Jetzt muss eine der beiden Sendungen ganz den Platz räumen. Bei Puls 4
spricht man von einer "Zusammenlegung". Wer moderiert, an welchem
Platz gesendet wird und mit welchem Angebot die Lücke gefüllt wird, wollen
die Verantwortlichen nicht sagen.
Nachrichtenangebot verstärkt
Fix ist, dass - entsprechend
der Gesamtausrichtung der ProsiebenSat.1-Austria Gruppe, zu der Puls 4
gehört - das Nachrichtenangebot verstärkt wird. Doch auch dieser Schritt
verlief nicht ganz friktionsfrei.

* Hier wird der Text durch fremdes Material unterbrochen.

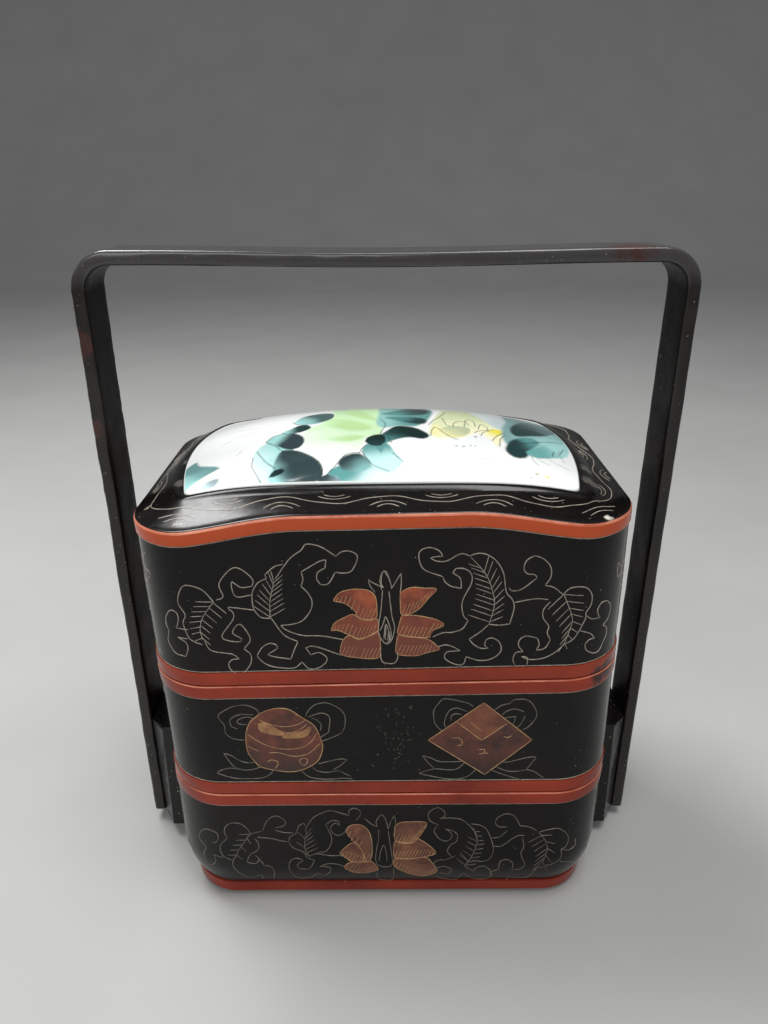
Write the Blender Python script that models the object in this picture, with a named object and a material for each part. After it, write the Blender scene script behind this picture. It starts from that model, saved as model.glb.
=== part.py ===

Weil sich schon bei den selbstproduzierten
Programmen gezeigt hatte, dass qualifizierte Moderatoren rar sind, sah sich
Breitenecker offenbar unter Profis um.
Unklare Kausa Thurnher
Gespräche mit ORF-Moderatorin und
Publikumsliebling Ingrid Thurnher führten aber außer gehörigem Medienecho zu
keinem konkreten Ergebnis. Während Breitenecker erklärte, Thurnher habe sich
seiner Sendergruppe angeboten, man habe aber abgelehnt, weil man lieber auf
eigene Stars setze, wunderte sich Thurnher über diese Darstellung. Sie wäre
nie von sich aus auf einen Mitbewerber zugegangen, meinte sie. Und es sei
nicht schwer gewesen, sich nach dem Angebot von Puls für den ORF zu
entscheiden.
0,9 Prozent Marktanteil
Beim Sender selbst gibt man sich
unterdessen unbeirrt zufrieden. Einzelne Spielfilme und News-Sendungen
hätten über drei Prozent Marktanteil erzielt. Der Februar sei mit
durchschnittlich 0,9 Prozent Marktanteil insgesamt "sehr erfreulich"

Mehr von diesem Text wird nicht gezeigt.